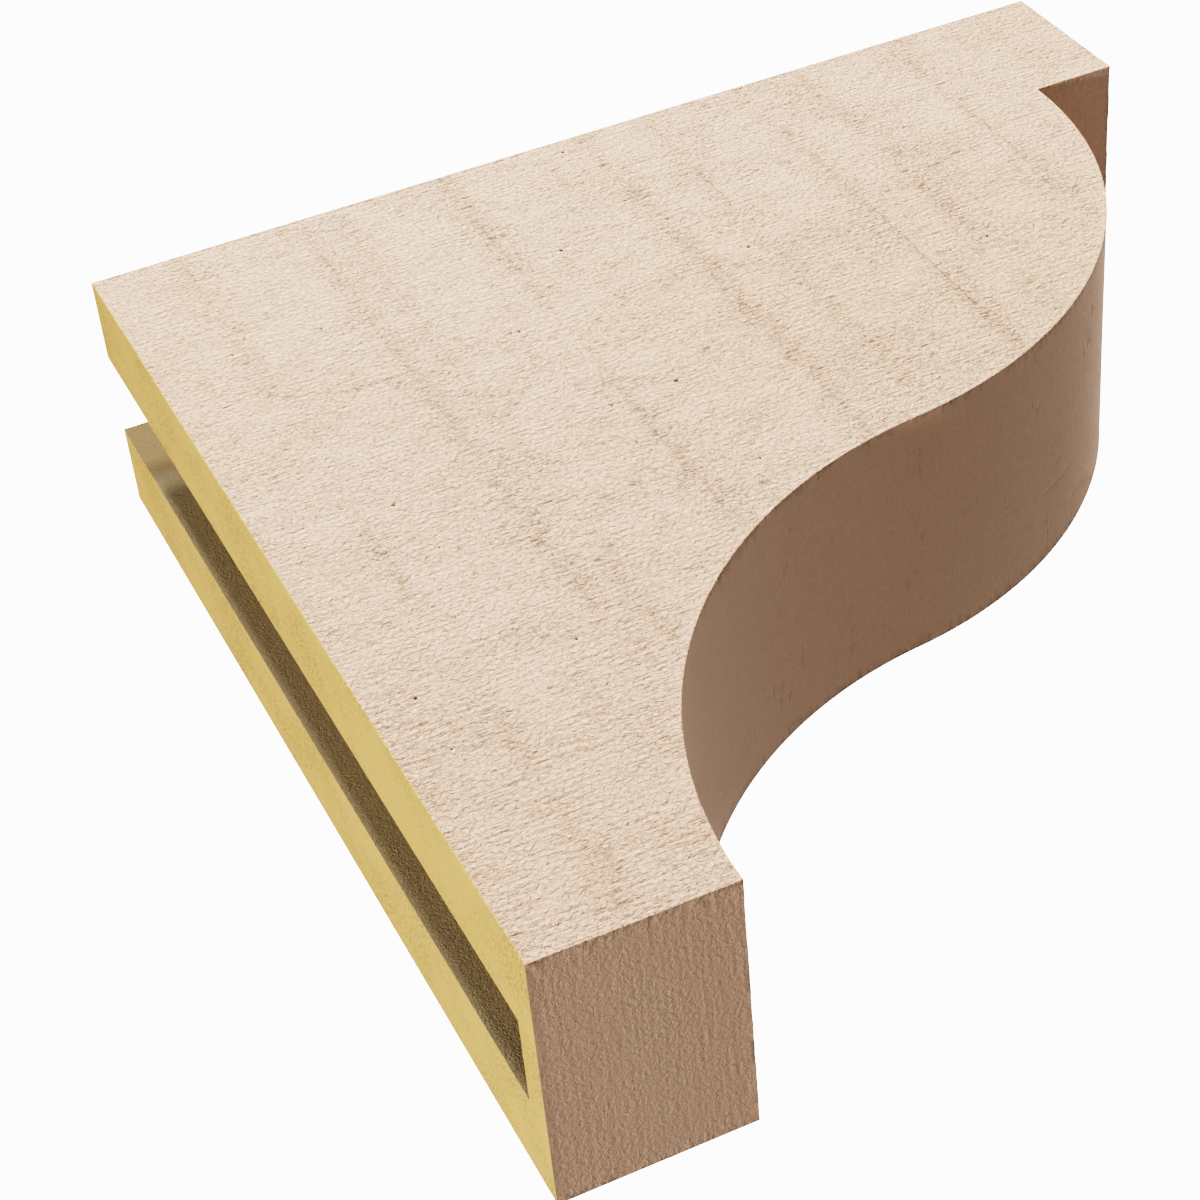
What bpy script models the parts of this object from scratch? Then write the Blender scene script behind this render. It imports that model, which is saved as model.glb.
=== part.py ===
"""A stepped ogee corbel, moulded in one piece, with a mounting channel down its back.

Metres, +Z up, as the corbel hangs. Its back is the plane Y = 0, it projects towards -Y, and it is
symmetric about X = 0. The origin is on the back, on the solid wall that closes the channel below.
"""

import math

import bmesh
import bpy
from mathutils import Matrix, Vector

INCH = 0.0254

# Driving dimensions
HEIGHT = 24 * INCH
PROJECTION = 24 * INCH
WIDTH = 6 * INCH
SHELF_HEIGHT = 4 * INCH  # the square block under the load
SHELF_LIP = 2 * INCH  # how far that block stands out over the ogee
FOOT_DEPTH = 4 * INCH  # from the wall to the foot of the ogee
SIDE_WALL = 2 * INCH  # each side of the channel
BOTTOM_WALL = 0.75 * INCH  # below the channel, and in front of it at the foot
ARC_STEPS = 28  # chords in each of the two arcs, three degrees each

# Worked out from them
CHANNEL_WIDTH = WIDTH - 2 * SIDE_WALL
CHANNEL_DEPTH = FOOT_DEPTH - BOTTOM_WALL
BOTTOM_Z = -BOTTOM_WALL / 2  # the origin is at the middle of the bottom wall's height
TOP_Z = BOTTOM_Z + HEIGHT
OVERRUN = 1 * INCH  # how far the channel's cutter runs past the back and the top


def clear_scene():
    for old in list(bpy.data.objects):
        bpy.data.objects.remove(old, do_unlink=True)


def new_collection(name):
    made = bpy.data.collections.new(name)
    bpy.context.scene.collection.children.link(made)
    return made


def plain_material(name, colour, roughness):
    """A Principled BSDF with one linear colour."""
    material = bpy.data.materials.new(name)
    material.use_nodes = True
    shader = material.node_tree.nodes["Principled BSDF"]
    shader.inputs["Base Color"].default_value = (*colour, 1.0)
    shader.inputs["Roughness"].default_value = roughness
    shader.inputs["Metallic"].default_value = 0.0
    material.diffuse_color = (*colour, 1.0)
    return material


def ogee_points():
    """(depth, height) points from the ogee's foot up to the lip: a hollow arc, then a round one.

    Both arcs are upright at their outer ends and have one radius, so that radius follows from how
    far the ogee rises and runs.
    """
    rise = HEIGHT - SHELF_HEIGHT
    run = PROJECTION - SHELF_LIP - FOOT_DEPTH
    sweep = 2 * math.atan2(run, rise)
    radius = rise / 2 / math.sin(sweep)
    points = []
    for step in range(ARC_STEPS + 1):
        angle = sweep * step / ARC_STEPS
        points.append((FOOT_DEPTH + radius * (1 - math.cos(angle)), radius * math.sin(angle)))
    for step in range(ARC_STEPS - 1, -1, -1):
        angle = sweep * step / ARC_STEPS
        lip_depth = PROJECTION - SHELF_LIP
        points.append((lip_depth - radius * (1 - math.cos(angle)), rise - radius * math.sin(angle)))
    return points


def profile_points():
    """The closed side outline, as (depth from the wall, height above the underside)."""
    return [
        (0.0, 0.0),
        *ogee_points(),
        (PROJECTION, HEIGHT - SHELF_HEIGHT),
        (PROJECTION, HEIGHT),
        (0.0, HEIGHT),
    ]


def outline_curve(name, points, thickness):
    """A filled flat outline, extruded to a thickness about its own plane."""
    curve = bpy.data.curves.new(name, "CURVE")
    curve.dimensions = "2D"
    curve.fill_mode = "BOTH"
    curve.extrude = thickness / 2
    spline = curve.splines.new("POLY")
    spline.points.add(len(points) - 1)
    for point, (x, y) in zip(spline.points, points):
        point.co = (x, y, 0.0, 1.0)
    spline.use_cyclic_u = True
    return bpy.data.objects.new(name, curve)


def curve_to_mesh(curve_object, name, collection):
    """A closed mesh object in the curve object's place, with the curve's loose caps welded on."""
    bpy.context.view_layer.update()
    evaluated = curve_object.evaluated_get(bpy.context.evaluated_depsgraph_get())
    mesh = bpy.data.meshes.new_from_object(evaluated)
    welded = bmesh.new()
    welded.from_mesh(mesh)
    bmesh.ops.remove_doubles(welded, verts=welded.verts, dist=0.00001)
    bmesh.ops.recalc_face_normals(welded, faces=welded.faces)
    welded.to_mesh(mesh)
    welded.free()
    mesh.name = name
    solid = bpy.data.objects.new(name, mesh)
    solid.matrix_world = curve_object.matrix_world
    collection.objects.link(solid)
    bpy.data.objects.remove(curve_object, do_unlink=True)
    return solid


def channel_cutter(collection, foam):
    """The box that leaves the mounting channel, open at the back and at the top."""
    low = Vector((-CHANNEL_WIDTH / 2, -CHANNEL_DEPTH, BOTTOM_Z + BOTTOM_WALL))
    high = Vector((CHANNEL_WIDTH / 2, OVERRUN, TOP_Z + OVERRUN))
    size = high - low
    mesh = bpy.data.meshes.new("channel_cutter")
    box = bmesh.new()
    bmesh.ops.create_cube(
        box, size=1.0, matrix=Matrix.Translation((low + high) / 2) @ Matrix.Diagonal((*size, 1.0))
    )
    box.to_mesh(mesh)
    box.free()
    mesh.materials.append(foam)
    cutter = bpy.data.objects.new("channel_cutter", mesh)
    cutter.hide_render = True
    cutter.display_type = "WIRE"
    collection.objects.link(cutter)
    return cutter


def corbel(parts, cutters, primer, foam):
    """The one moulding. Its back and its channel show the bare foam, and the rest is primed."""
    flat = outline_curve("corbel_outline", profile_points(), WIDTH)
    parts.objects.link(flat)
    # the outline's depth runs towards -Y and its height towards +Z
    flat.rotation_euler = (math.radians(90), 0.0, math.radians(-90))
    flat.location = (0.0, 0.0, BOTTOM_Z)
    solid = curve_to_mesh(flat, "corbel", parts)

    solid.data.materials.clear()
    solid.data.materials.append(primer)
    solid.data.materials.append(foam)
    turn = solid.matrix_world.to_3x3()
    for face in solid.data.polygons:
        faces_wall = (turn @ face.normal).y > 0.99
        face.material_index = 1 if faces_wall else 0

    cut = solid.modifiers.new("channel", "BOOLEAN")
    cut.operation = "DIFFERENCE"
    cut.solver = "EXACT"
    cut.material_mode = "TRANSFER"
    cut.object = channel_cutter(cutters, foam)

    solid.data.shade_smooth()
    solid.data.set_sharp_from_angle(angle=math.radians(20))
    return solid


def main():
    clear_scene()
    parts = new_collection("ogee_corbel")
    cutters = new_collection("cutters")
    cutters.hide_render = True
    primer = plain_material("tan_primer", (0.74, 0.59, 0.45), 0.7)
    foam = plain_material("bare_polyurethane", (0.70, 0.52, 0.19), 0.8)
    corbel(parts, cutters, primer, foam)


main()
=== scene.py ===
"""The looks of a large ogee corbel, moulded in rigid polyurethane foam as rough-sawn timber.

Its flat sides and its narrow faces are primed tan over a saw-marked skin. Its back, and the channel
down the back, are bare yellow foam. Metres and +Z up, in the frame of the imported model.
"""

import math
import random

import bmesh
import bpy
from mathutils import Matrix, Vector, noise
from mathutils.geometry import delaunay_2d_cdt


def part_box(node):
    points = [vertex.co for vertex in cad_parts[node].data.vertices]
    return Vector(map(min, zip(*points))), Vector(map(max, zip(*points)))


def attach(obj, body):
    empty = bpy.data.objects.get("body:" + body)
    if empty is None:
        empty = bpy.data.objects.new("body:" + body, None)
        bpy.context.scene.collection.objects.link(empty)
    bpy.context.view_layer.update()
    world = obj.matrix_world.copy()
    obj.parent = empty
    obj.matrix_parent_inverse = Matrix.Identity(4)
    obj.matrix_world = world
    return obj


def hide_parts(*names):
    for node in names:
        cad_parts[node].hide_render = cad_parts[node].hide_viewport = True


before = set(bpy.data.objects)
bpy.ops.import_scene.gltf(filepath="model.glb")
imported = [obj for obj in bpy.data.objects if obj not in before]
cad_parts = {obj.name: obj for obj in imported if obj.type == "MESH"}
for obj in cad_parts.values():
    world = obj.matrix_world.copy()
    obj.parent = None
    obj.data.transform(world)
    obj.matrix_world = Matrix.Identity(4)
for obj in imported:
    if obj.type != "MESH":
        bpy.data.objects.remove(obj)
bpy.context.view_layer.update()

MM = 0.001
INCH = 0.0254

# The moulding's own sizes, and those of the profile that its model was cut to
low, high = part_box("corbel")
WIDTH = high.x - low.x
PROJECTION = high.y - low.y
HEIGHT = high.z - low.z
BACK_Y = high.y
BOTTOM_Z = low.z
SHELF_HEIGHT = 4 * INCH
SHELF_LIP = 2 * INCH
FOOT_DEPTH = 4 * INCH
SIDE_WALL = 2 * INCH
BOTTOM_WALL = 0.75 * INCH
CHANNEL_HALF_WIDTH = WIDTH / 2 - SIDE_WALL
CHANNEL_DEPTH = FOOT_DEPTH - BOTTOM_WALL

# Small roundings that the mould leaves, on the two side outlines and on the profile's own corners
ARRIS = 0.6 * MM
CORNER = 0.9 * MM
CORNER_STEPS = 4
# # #
§ **Aim of the exercise**
Set down, exactly and alone, the run of lines from the line that has "solid.data.materials.clear()" to the line that has "zip(*points))), Vector(map(max, zip(*points)))".

§ **Response to this exercise**
    solid.data.materials.clear()
    solid.data.materials.append(primer)
    solid.data.materials.append(foam)
    turn = solid.matrix_world.to_3x3()
    for face in solid.data.polygons:
        faces_wall = (turn @ face.normal).y > 0.99
        face.material_index = 1 if faces_wall else 0

    cut = solid.modifiers.new("channel", "BOOLEAN")
    cut.operation = "DIFFERENCE"
    cut.solver = "EXACT"
    cut.material_mode = "TRANSFER"
    cut.object = channel_cutter(cutters, foam)

    solid.data.shade_smooth()
    solid.data.set_sharp_from_angle(angle=math.radians(20))
    return solid


def main():
    clear_scene()
    parts = new_collection("ogee_corbel")
    cutters = new_collection("cutters")
    cutters.hide_render = True
    primer = plain_material("tan_primer", (0.74, 0.59, 0.45), 0.7)
    foam = plain_material("bare_polyurethane", (0.70, 0.52, 0.19), 0.8)
    corbel(parts, cutters, primer, foam)


main()
=== scene.py ===
"""The looks of a large ogee corbel, moulded in rigid polyurethane foam as rough-sawn timber.

Its flat sides and its narrow faces are primed tan over a saw-marked skin. Its back, and the channel
down the back, are bare yellow foam. Metres and +Z up, in the frame of the imported model.
"""

import math
import random

import bmesh
import bpy
from mathutils import Matrix, Vector, noise
from mathutils.geometry import delaunay_2d_cdt


def part_box(node):
    points = [vertex.co for vertex in cad_parts[node].data.vertices]
    return Vector(map(min, zip(*points))), Vector(map(max, zip(*points)))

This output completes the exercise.